Written instruction - Extract every entry word for word.
>> START
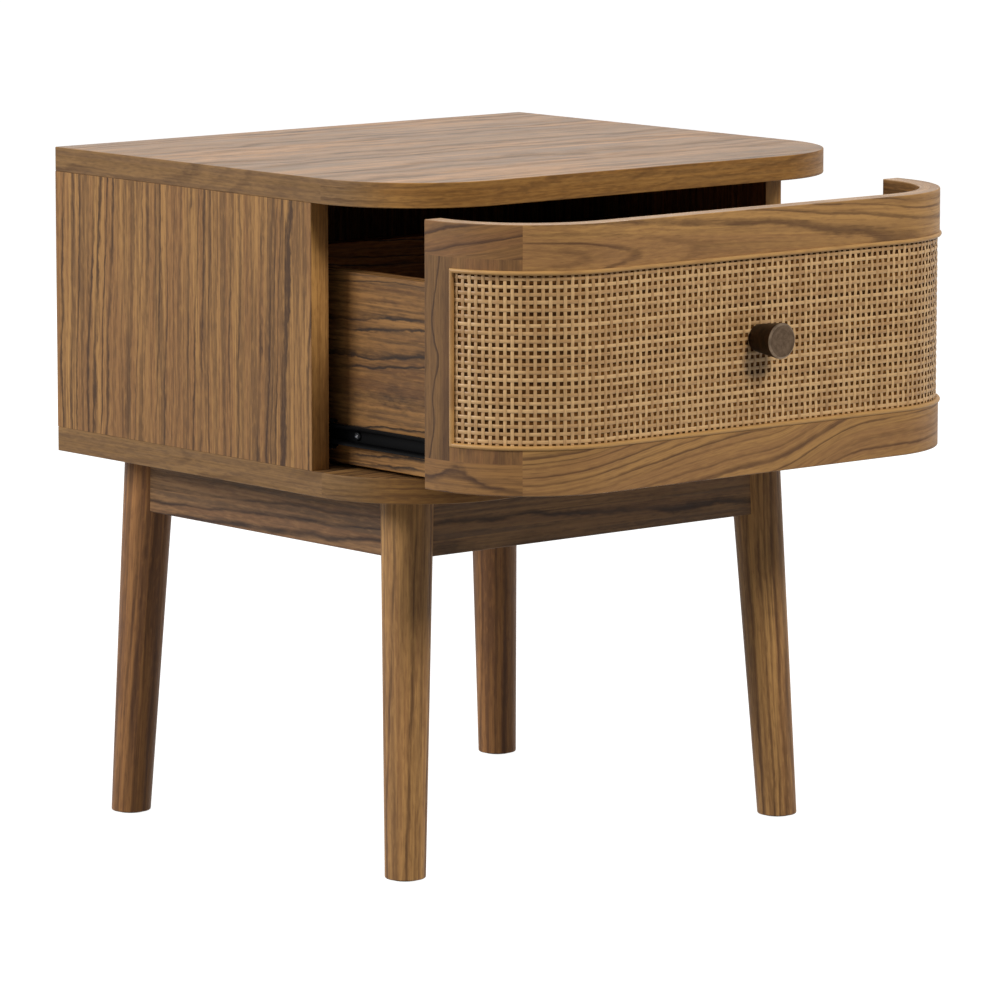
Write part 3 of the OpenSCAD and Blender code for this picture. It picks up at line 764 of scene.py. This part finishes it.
drawerShape = {
    "radius": 87 * mm,
    "thick": 15 * mm,
    "ease": 0.8 * mm,
    "windowLow": 33.2 * mm,      # window's edges, measured from the front's lower edge
    "windowHigh": 153.8 * mm,
    "windowEnd": 11.5,           # degrees round the corner
    "seam": 46.5,                # where the corner's veneer ends, in degrees
    "recess": 2.6 * mm,
    "reed": 1.6 * mm,            # half the reed's width
    "stripLow": 22 * mm,         # where the corner veneer's grain turns upright
    "stripHigh": 163 * mm,
    "middle": 90 * mm,           # between the upper strip's veneer and the lower one's
    "bendSteps": 40,
    "flatSteps": 28,
}

# heights and lengths of the veneer's figure, the lengths from the seam
frontFigure = {
    "tongue": 163 * mm,          # the upper strip's heart, which the rings close on
    "tongueSinks": 10 * mm,
    "tongueRun": (0.12, 0.4),
    "tongueOpens": (0.08, 0.15),         # how fast the rings spread, and for how long
    "climbHeight": 60 * mm,      # the lower strip's heart lies this far under it
    "climb": 0.06,               # and rises this fast
    "climbStep": 22 * mm,
    "climbRun": (0.21, 0.31),
    "spread": (1.3, 0.3, 0.2),   # how wide the rings are at the seam, how much of it goes, and where
    "cornerRise": 0.2,           # of the upper corners' grain, backward
    "flatHeart": 0.004,          # how deep the lower strip's heart lies
    "hearts": {                  # how high, or how far along, and how deep the other hearts lie
        "inner": (0.05, 0.03),
        "rim": (0, 0.05),
        "recess": (0, 0.06),
        "upright": (0.045, 0.03),
        "face": (0.02, 0.014),
    },
}

frontFinishes = ["front", "corner", "box", "rim", "recess", "stile"]


class Front:
    def __init__(self):
        self.x0, self.y0, self.z0, self.x1, self.y1, self.z1 = panelBox("drawer_front")
        self.radius = drawerShape["radius"]
        self.side = self.y1 - self.y0 - self.radius
        self.bend = self.radius * math.pi / 2
        self.flat = self.x1 - self.x0 - 2 * self.radius
        self.length = 2 * (self.side + self.bend) + self.flat
        self.windowStart = self.side + self.radius * math.radians(drawerShape["windowEnd"])
        self.seam = self.side + self.radius * math.radians(drawerShape["seam"])

    # the outer face's place and inward direction, a length s from the left return's end
    def at(self, s):
        if s > self.length / 2:
            place, inward = self.at(self.length - s)
            return Vector((-place.x, place.y)), Vector((-inward.x, inward.y))
        if s <= self.side:
            return Vector((self.x0, self.y1 - s)), Vector((1, 0))
        if s < self.side + self.bend:
            a = (s - self.side) / self.radius
            inward = Vector((math.cos(a), math.sin(a)))
            centre = Vector((self.x0 + self.radius, self.y0 + self.radius))
            return centre - inward * self.radius, inward
        return Vector((self.x0 + self.radius + s - self.side - self.bend, self.y0)), Vector((0, 1))

    # the corners' veneer lies beyond the seams
    def cornered(self, s):
        return s < self.seam or s > self.length - self.seam

    def point(self, s, depth, z):
        place, inward = self.at(s)
        place = place + inward * depth
        return (place.x, place.y, z)

    def stations(self, low, high, extra=()):
        marks = {low, high, self.length / 2, *extra}
        steps = drawerShape["bendSteps"]
        for start in (self.side, self.length - self.side - self.bend):
            marks |= {start + self.bend * k / steps for k in range(steps + 1)}
        kept = sorted(m for m in marks if low - 1e-9 <= m <= high + 1e-9)
        return [m for i, m in enumerate(kept) if i == 0 or m - kept[i - 1] > 1e-6]


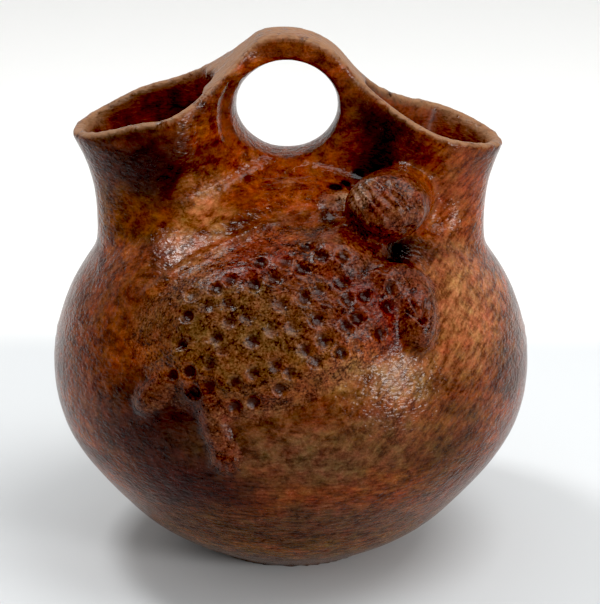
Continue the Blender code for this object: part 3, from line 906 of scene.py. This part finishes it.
@dataclass(frozen=True)
class BurnishedEarthenware:
    """Reddish brown clay, burnished and coated with pitch, with orange, maroon and olive clouds,
    with painted shade in its pits, creases, holes and a few patches, and painted highlights on a
    few patches and flecks.
    """

    name: str = "burnished_earthenware"
    rust: Colour = (0.115, 0.024, 0.005)
    ember: Colour = (0.205, 0.042, 0.006)
    dusk: Colour = (0.062, 0.016, 0.005)
    # Near black for the scar's holes: painted shade.
    hole_shade_colour: Colour = (0.012, 0.004, 0.003)
    maroon: Colour = (0.080, 0.018, 0.007)
    # Colour of the scale pits and pressed grooves: partly darker clay, partly painted shade.
    pit_colour_and_shade: Colour = (0.018, 0.005, 0.004)
    # Pale clay on the upward tops of the rims and strap: partly worn clay, partly painted top
    # light.
    lip_clay_and_top_light: Colour = (0.265, 0.138, 0.070)
    bare_clay: Colour = (0.420, 0.250, 0.150)
    # Pale flecks on the toad's raised grit: partly dry clay, partly painted highlight.
    dry_clay_and_highlight: Colour = (0.270, 0.150, 0.070)
    mouth_rust: Colour = (0.170, 0.030, 0.006)
    mouth_shade: Colour = (0.035, 0.007, 0.003)
    roughness: float = 0.22
    specular: float = 0.19
    coat: float = 0.04
    coat_roughness: float = 0.20
    roughening: tuple[float, ...] = (0.30, 0.20, 0.30, 0.08, 0.35)
    relief: float = 0.0011
    relief_strength: float = 0.85
    relief_shares: Point = (0.52, 0.50, 0.12)
    stir: Grain = Grain(1 / 38, 4)
    stir_reach: Point = (0.045, 0.045, 0.030)
    bands: Grain = Grain(0.055, 5, 0.62, 0, 4.5)
    rust_band: Pair = (0.36, 0.52)
    ember_band: Pair = (0.53, 0.70)
    grit: Grain = Grain(0.0011, 3, 0.8)
    mottle: Grain = Grain(0.0050, 4, 0.7, 0.6)
    tinge: Grain = Grain(0.0070, 4, 0.65)
    turned: Grain = Grain(0.0075, 5, 0.65, 0, 5)
    rubbed: Grain = Grain(0.0075, 5, 0.65, 0, 3.5)
    dabbed: Grain = Grain(0.0060, 5, 0.65, 0.5, 1.5)
    facets: Grain = Grain(0.0024, 1.5, 0.5, 0, 1.8)
    dents: Grain = Grain(0.0060, 1)
    rub_angle: float = 0.8
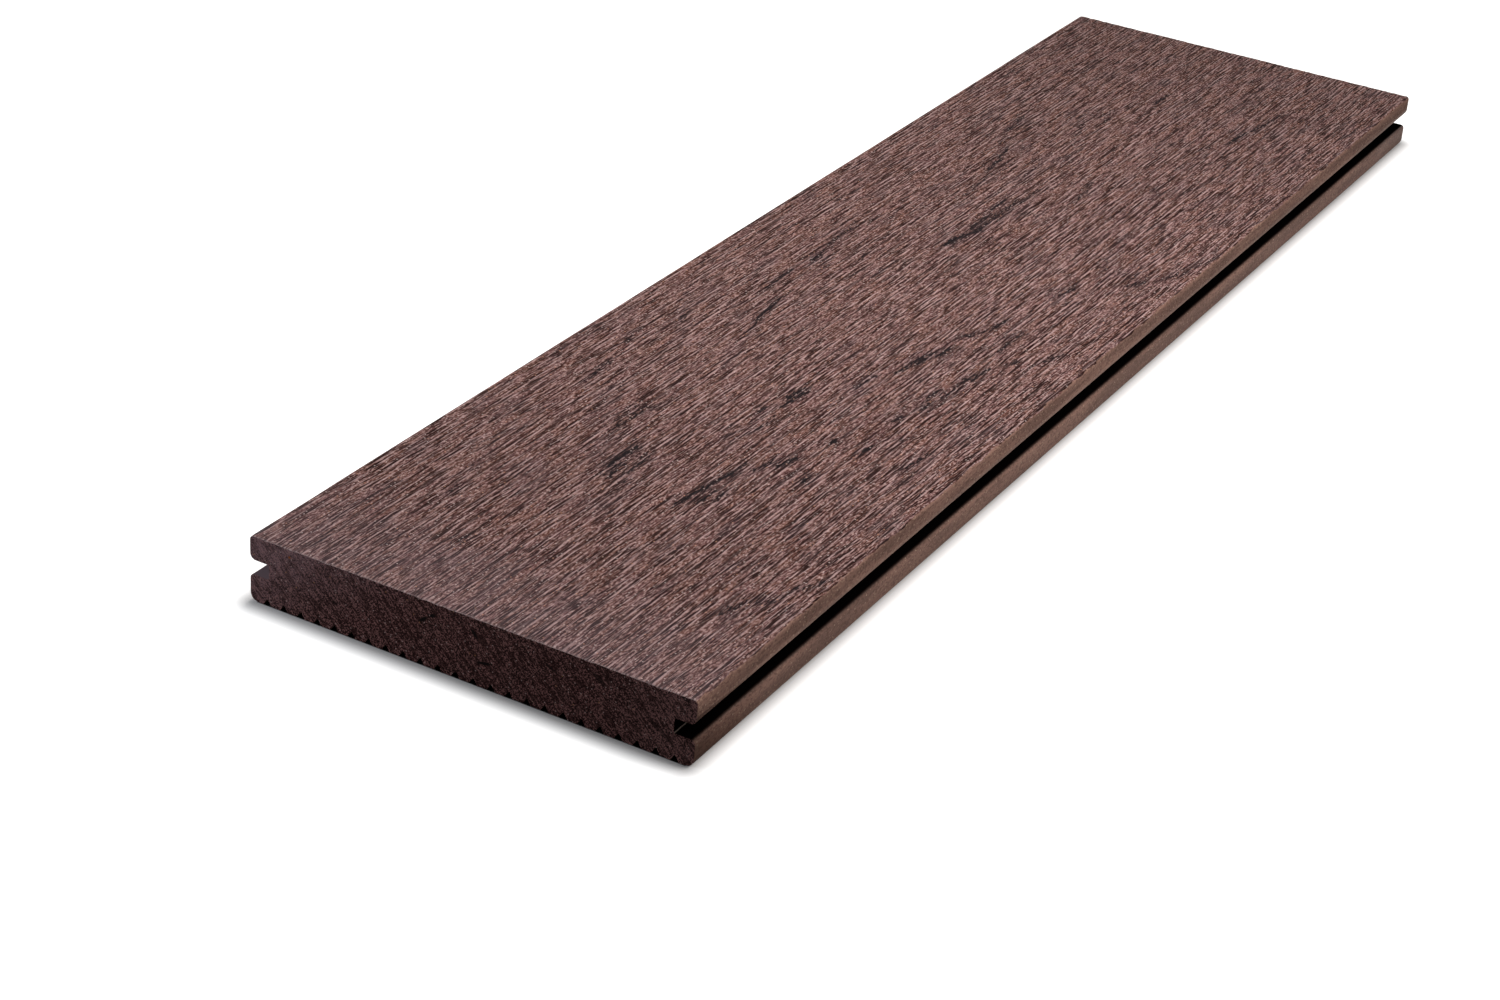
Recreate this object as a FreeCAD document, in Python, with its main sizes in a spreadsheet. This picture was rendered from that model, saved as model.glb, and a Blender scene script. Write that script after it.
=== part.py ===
>> END
Answer to this task -
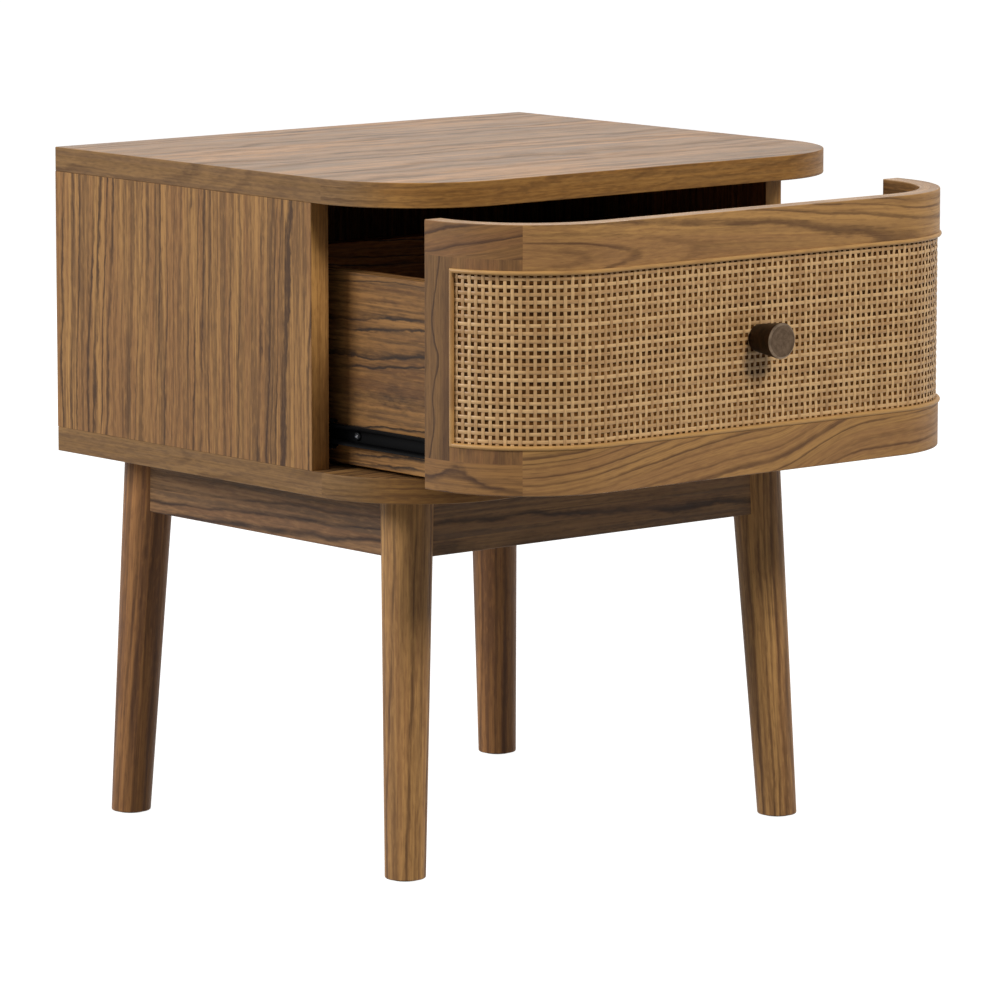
Write part 3 of the OpenSCAD and Blender code for this picture. It picks up at line 764 of scene.py. This part finishes it.
drawerShape = {
    "radius": 87 * mm,
    "thick": 15 * mm,
    "ease": 0.8 * mm,
    "windowLow": 33.2 * mm,      # window's edges, measured from the front's lower edge
    "windowHigh": 153.8 * mm,
    "windowEnd": 11.5,           # degrees round the corner
    "seam": 46.5,                # where the corner's veneer ends, in degrees
    "recess": 2.6 * mm,
    "reed": 1.6 * mm,            # half the reed's width
    "stripLow": 22 * mm,         # where the corner veneer's grain turns upright
    "stripHigh": 163 * mm,
    "middle": 90 * mm,           # between the upper strip's veneer and the lower one's
    "bendSteps": 40,
    "flatSteps": 28,
}

# heights and lengths of the veneer's figure, the lengths from the seam
frontFigure = {
    "tongue": 163 * mm,          # the upper strip's heart, which the rings close on
    "tongueSinks": 10 * mm,
    "tongueRun": (0.12, 0.4),
    "tongueOpens": (0.08, 0.15),         # how fast the rings spread, and for how long
    "climbHeight": 60 * mm,      # the lower strip's heart lies this far under it
    "climb": 0.06,               # and rises this fast
    "climbStep": 22 * mm,
    "climbRun": (0.21, 0.31),
    "spread": (1.3, 0.3, 0.2),   # how wide the rings are at the seam, how much of it goes, and where
    "cornerRise": 0.2,           # of the upper corners' grain, backward
    "flatHeart": 0.004,          # how deep the lower strip's heart lies
    "hearts": {                  # how high, or how far along, and how deep the other hearts lie
        "inner": (0.05, 0.03),
        "rim": (0, 0.05),
        "recess": (0, 0.06),
        "upright": (0.045, 0.03),
        "face": (0.02, 0.014),
    },
}

frontFinishes = ["front", "corner", "box", "rim", "recess", "stile"]


class Front:
    def __init__(self):
        self.x0, self.y0, self.z0, self.x1, self.y1, self.z1 = panelBox("drawer_front")
        self.radius = drawerShape["radius"]
        self.side = self.y1 - self.y0 - self.radius
        self.bend = self.radius * math.pi / 2
        self.flat = self.x1 - self.x0 - 2 * self.radius
        self.length = 2 * (self.side + self.bend) + self.flat
        self.windowStart = self.side + self.radius * math.radians(drawerShape["windowEnd"])
        self.seam = self.side + self.radius * math.radians(drawerShape["seam"])

    # the outer face's place and inward direction, a length s from the left return's end
    def at(self, s):
        if s > self.length / 2:
            place, inward = self.at(self.length - s)
            return Vector((-place.x, place.y)), Vector((-inward.x, inward.y))
        if s <= self.side:
            return Vector((self.x0, self.y1 - s)), Vector((1, 0))
        if s < self.side + self.bend:
            a = (s - self.side) / self.radius
            inward = Vector((math.cos(a), math.sin(a)))
            centre = Vector((self.x0 + self.radius, self.y0 + self.radius))
            return centre - inward * self.radius, inward
        return Vector((self.x0 + self.radius + s - self.side - self.bend, self.y0)), Vector((0, 1))

    # the corners' veneer lies beyond the seams
    def cornered(self, s):
        return s < self.seam or s > self.length - self.seam

    def point(self, s, depth, z):
        place, inward = self.at(s)
        place = place + inward * depth
        return (place.x, place.y, z)

    def stations(self, low, high, extra=()):
        marks = {low, high, self.length / 2, *extra}
        steps = drawerShape["bendSteps"]
        for start in (self.side, self.length - self.side - self.bend):
            marks |= {start + self.bend * k / steps for k in range(steps + 1)}
        kept = sorted(m for m in marks if low - 1e-9 <= m <= high + 1e-9)
        return [m for i, m in enumerate(kept) if i == 0 or m - kept[i - 1] > 1e-6]


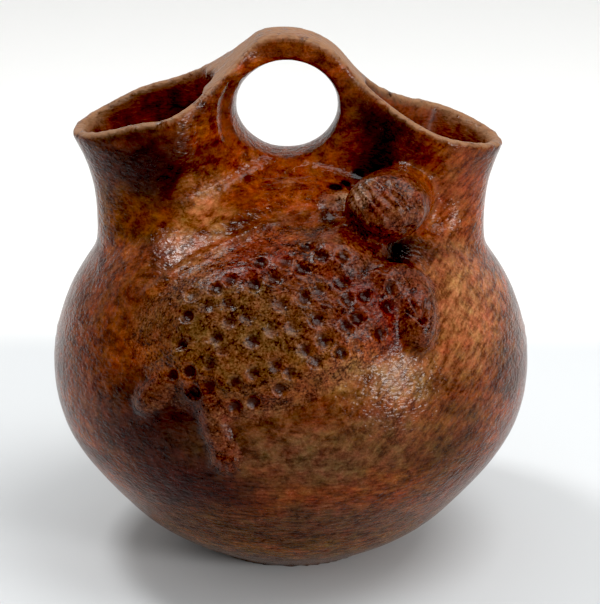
Continue the Blender code for this object: part 3, from line 906 of scene.py. This part finishes it.
@dataclass(frozen=True)
class BurnishedEarthenware:
    """Reddish brown clay, burnished and coated with pitch, with orange, maroon and olive clouds,
    with painted shade in its pits, creases, holes and a few patches, and painted highlights on a
    few patches and flecks.
    """

    name: str = "burnished_earthenware"
    rust: Colour = (0.115, 0.024, 0.005)
    ember: Colour = (0.205, 0.042, 0.006)
    dusk: Colour = (0.062, 0.016, 0.005)
    # Near black for the scar's holes: painted shade.
    hole_shade_colour: Colour = (0.012, 0.004, 0.003)
    maroon: Colour = (0.080, 0.018, 0.007)
    # Colour of the scale pits and pressed grooves: partly darker clay, partly painted shade.
    pit_colour_and_shade: Colour = (0.018, 0.005, 0.004)
    # Pale clay on the upward tops of the rims and strap: partly worn clay, partly painted top
    # light.
    lip_clay_and_top_light: Colour = (0.265, 0.138, 0.070)
    bare_clay: Colour = (0.420, 0.250, 0.150)
    # Pale flecks on the toad's raised grit: partly dry clay, partly painted highlight.
    dry_clay_and_highlight: Colour = (0.270, 0.150, 0.070)
    mouth_rust: Colour = (0.170, 0.030, 0.006)
    mouth_shade: Colour = (0.035, 0.007, 0.003)
    roughness: float = 0.22
    specular: float = 0.19
    coat: float = 0.04
    coat_roughness: float = 0.20
    roughening: tuple[float, ...] = (0.30, 0.20, 0.30, 0.08, 0.35)
    relief: float = 0.0011
    relief_strength: float = 0.85
    relief_shares: Point = (0.52, 0.50, 0.12)
    stir: Grain = Grain(1 / 38, 4)
    stir_reach: Point = (0.045, 0.045, 0.030)
    bands: Grain = Grain(0.055, 5, 0.62, 0, 4.5)
    rust_band: Pair = (0.36, 0.52)
    ember_band: Pair = (0.53, 0.70)
    grit: Grain = Grain(0.0011, 3, 0.8)
    mottle: Grain = Grain(0.0050, 4, 0.7, 0.6)
    tinge: Grain = Grain(0.0070, 4, 0.65)
    turned: Grain = Grain(0.0075, 5, 0.65, 0, 5)
    rubbed: Grain = Grain(0.0075, 5, 0.65, 0, 3.5)
    dabbed: Grain = Grain(0.0060, 5, 0.65, 0.5, 1.5)
    facets: Grain = Grain(0.0024, 1.5, 0.5, 0, 1.8)
    dents: Grain = Grain(0.0060, 1)
    rub_angle: float = 0.8
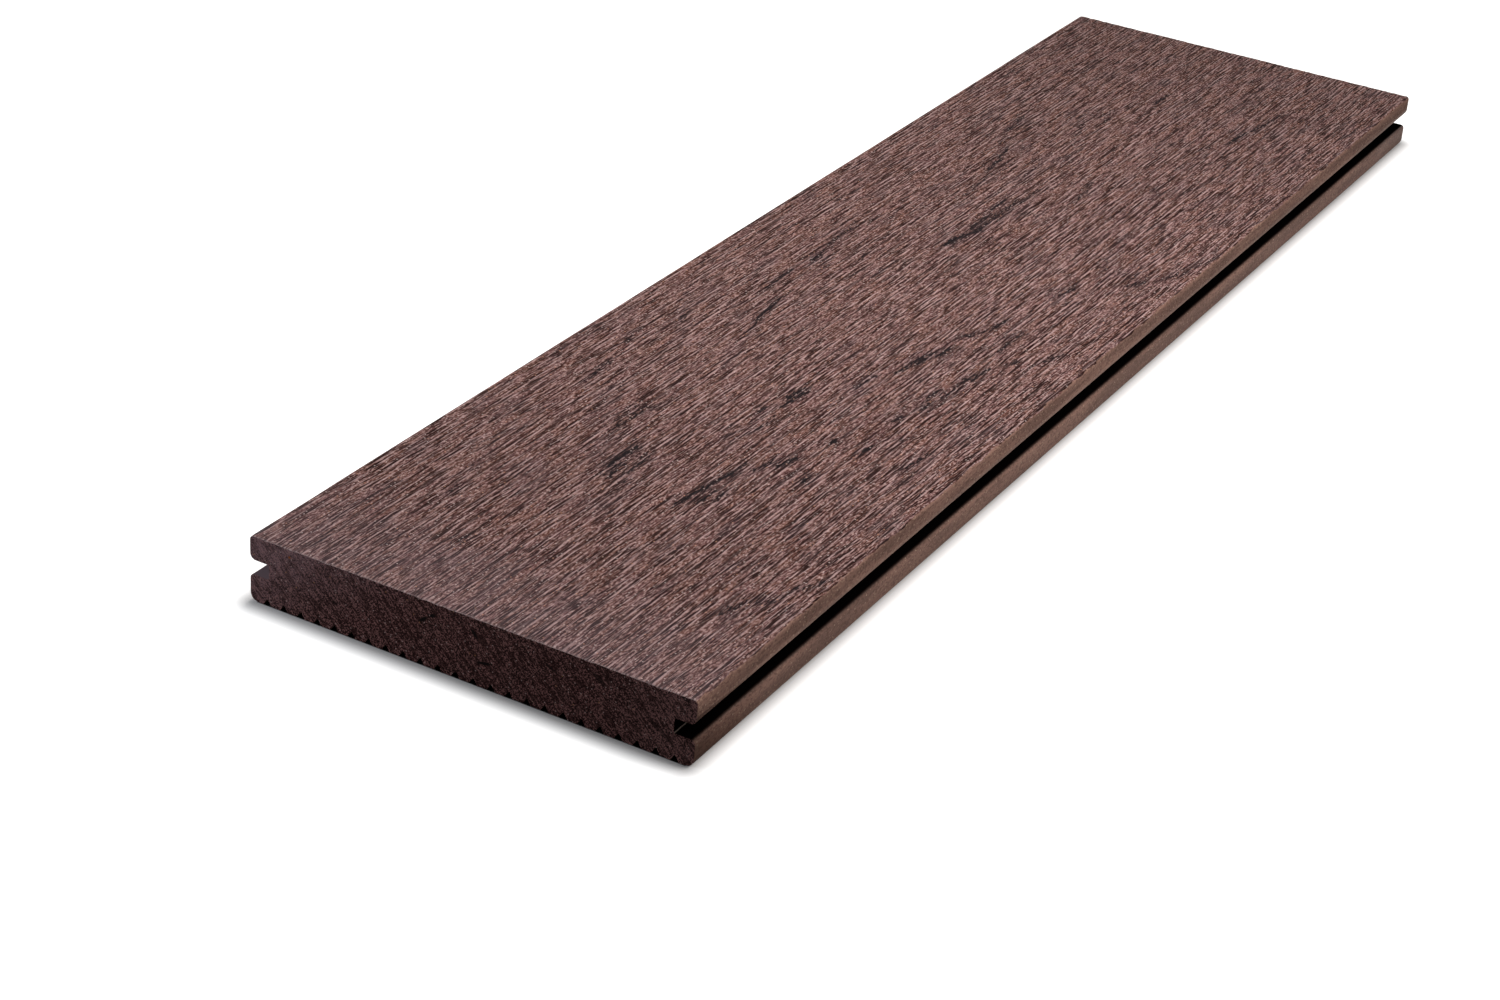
Recreate this object as a FreeCAD document, in Python, with its main sizes in a spreadsheet. This picture was rendered from that model, saved as model.glb, and a Blender scene script. Write that script after it.
=== part.py ===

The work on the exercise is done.